▶ _Exercise requirements_:
Do any lines in the data below contain "that"? If so, copy every one of them.

* Begin Dataset *

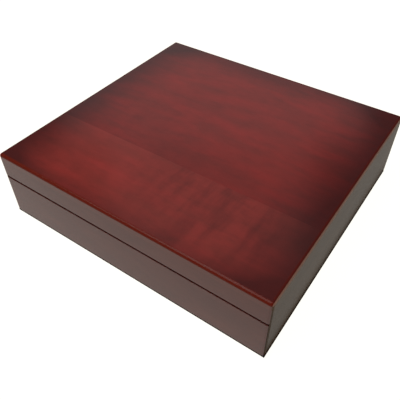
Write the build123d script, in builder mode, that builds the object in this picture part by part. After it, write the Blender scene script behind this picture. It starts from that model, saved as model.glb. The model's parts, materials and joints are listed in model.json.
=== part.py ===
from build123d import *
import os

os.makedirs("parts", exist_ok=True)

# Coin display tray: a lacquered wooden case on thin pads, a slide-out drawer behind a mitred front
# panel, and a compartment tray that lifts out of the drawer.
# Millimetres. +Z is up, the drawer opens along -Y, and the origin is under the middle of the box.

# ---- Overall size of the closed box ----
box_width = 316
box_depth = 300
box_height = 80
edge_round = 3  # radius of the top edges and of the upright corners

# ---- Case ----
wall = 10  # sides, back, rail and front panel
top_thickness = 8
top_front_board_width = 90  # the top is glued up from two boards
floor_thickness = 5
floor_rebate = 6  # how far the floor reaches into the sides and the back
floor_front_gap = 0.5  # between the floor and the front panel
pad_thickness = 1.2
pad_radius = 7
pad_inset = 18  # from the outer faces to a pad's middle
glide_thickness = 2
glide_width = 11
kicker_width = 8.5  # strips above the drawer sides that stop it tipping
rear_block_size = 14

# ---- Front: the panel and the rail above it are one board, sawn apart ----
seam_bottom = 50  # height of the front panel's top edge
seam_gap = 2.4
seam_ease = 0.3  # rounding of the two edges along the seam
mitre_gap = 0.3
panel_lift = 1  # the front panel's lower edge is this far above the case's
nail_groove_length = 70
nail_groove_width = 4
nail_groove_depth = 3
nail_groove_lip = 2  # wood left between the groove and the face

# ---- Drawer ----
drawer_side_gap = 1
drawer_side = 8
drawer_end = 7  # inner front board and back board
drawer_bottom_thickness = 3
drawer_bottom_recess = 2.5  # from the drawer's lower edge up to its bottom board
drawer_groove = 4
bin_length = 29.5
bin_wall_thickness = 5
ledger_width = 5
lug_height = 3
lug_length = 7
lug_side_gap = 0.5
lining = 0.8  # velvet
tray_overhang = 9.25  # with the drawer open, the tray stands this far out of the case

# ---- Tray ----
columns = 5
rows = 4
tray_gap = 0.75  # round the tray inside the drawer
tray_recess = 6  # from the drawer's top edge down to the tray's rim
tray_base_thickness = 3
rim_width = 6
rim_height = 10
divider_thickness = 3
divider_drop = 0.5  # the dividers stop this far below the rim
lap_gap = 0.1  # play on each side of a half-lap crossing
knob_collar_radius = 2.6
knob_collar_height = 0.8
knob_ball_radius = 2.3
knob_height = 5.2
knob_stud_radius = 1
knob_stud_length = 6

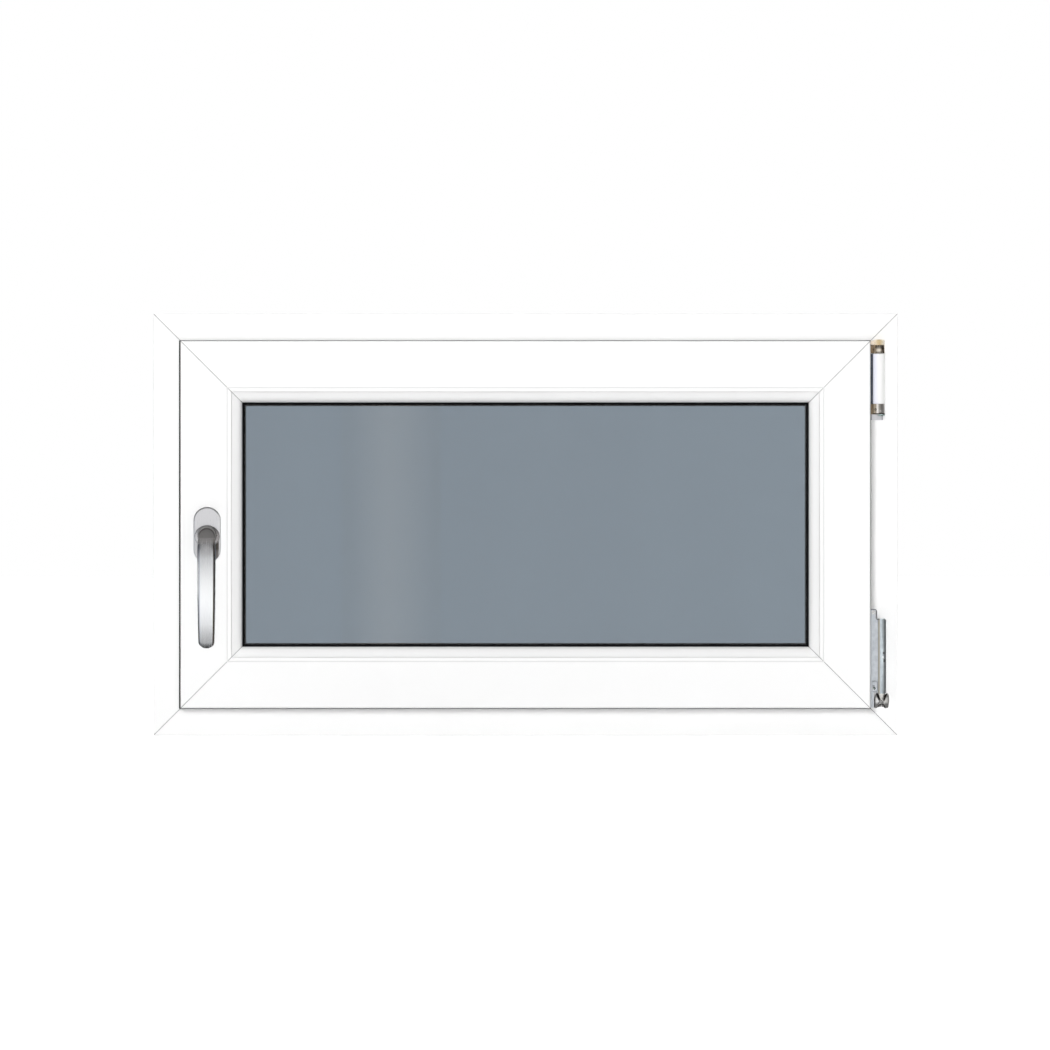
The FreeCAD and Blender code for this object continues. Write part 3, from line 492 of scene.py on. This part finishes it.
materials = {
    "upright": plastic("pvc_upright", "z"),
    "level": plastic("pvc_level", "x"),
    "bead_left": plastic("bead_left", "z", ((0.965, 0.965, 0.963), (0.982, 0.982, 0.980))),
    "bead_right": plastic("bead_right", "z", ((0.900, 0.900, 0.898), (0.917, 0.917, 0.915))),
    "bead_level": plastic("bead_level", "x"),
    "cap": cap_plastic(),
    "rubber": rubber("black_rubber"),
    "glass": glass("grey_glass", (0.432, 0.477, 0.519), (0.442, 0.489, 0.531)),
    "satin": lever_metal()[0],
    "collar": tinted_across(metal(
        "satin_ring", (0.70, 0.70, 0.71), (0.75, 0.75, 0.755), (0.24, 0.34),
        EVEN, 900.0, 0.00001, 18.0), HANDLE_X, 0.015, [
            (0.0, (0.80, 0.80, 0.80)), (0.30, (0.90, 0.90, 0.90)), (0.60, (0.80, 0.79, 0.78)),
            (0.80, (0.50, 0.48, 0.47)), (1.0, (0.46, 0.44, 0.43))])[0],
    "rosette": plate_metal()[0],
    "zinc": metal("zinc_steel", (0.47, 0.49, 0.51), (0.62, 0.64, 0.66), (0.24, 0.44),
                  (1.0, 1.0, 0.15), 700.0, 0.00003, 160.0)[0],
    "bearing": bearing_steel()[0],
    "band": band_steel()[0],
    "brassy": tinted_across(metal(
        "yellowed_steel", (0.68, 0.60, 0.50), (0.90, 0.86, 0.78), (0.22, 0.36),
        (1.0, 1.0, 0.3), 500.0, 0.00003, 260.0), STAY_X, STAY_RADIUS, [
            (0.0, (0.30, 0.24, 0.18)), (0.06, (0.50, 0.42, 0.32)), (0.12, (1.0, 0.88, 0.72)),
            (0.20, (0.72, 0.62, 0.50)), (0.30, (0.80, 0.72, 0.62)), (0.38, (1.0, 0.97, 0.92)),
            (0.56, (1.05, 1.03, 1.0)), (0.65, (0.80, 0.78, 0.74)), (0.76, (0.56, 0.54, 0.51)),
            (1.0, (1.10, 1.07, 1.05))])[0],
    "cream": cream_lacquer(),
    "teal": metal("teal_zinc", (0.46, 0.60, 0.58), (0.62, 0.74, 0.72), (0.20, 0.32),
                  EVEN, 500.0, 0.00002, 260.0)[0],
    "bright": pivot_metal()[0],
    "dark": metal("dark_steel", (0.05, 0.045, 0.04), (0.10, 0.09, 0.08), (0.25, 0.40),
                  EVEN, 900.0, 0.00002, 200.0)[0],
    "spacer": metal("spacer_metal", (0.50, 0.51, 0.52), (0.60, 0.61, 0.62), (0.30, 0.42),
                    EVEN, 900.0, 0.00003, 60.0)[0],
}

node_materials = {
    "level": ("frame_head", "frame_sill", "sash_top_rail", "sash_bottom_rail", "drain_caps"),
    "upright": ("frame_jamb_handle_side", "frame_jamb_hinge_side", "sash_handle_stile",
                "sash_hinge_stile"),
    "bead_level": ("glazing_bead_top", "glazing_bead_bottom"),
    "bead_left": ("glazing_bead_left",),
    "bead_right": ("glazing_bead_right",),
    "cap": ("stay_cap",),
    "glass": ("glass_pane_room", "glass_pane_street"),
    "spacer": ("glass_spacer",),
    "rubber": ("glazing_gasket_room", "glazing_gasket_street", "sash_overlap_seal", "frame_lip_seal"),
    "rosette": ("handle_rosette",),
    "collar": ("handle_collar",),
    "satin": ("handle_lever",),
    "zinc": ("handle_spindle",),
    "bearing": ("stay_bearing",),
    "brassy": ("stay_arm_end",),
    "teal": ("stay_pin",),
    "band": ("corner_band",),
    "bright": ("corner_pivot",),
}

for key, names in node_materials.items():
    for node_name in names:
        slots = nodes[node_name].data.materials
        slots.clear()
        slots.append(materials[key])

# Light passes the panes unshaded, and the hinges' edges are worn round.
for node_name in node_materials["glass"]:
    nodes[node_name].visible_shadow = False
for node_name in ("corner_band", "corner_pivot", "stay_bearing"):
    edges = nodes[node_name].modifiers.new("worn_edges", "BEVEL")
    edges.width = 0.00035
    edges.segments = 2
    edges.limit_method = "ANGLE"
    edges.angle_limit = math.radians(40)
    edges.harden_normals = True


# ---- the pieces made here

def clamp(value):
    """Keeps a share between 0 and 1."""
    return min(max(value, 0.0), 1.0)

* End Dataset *
* Begin Dataset *

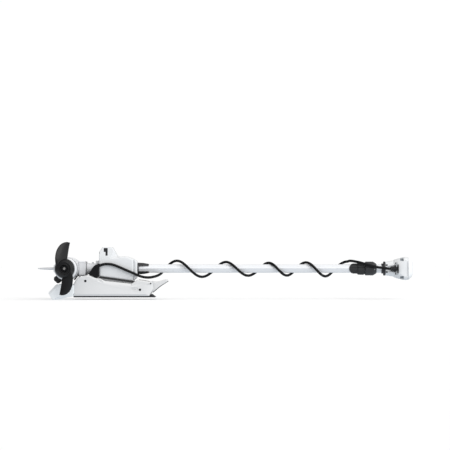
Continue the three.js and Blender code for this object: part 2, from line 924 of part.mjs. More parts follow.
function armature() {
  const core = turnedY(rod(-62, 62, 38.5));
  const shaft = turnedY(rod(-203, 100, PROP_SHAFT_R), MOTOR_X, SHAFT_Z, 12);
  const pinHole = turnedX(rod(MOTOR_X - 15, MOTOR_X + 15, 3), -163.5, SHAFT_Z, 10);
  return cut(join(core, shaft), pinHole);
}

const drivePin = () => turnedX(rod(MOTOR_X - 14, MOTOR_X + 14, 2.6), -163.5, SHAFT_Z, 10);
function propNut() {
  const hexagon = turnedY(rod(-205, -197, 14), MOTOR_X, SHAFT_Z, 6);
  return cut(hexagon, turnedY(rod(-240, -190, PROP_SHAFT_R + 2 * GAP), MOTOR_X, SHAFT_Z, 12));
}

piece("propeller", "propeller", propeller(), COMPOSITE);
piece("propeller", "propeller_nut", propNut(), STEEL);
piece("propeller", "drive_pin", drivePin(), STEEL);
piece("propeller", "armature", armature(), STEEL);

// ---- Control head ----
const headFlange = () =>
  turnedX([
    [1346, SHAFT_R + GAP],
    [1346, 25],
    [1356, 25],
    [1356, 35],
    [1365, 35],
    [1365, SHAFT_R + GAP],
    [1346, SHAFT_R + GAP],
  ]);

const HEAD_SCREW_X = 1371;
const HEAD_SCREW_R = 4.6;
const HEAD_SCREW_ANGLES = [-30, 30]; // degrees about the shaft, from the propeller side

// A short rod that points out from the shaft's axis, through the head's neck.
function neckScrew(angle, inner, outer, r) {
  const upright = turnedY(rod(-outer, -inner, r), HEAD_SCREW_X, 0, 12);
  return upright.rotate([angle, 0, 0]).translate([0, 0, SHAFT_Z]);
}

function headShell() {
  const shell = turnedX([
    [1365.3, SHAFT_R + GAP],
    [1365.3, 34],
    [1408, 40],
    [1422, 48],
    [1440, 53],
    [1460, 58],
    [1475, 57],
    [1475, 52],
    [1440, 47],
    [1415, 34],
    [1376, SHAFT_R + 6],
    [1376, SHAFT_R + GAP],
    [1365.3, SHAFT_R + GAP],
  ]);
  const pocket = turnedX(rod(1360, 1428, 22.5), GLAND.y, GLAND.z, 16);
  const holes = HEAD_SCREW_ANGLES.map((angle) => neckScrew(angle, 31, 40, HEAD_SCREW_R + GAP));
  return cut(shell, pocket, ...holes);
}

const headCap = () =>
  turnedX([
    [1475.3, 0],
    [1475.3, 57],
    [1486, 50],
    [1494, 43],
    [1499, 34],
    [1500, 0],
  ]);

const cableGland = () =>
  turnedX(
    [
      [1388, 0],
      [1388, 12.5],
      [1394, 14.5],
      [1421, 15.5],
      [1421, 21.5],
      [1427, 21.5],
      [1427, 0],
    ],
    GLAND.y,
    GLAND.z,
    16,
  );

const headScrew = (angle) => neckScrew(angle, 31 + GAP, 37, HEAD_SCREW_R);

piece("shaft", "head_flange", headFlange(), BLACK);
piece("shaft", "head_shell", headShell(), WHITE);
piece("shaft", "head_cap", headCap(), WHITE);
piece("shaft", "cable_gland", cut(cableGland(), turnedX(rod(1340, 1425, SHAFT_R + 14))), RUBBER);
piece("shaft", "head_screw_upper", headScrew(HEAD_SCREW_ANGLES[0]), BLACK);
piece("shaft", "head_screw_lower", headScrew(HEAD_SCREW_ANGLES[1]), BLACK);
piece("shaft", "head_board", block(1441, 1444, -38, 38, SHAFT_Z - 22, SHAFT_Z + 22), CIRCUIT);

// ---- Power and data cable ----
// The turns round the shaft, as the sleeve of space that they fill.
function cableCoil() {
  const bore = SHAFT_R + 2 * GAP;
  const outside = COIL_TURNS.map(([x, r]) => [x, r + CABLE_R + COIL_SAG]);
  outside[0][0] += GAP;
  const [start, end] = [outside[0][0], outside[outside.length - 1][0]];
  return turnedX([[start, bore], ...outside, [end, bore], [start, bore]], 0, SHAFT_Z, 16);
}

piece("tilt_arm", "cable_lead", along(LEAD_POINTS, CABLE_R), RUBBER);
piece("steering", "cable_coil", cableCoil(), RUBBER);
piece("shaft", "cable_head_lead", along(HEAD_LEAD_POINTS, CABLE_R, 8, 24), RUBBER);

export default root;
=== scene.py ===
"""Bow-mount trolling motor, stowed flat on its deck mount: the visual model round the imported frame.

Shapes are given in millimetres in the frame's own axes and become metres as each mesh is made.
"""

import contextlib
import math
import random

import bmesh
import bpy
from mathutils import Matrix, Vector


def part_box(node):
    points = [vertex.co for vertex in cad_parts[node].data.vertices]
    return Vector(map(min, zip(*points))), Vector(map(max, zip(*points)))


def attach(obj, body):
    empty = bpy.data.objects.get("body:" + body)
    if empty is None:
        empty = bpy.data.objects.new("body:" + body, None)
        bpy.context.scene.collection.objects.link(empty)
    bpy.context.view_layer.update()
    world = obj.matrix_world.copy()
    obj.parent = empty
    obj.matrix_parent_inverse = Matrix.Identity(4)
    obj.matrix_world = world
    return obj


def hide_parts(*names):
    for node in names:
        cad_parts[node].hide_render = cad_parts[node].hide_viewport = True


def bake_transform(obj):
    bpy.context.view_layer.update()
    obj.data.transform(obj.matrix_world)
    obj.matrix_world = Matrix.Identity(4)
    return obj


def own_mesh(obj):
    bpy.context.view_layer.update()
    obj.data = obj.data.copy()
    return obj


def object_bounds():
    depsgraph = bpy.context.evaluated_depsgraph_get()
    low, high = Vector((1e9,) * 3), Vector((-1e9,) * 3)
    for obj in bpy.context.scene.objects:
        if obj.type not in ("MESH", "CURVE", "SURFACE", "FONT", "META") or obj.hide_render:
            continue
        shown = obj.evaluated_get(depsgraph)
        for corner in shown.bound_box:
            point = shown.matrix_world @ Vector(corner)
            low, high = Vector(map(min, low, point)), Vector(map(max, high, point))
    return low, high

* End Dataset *

▶ _Exercise solution_:
Write the build123d script, in builder mode, that builds the object in this picture part by part. After it, write the Blender scene script behind this picture. It starts from that model, saved as model.glb. The model's parts, materials and joints are listed in model.json.
# panel, and a compartment tray that lifts out of the drawer.
kicker_width = 8.5  # strips above the drawer sides that stop it tipping
// A short rod that points out from the shaft's axis, through the head's neck.
// The turns round the shaft, as the sleeve of space that they fill.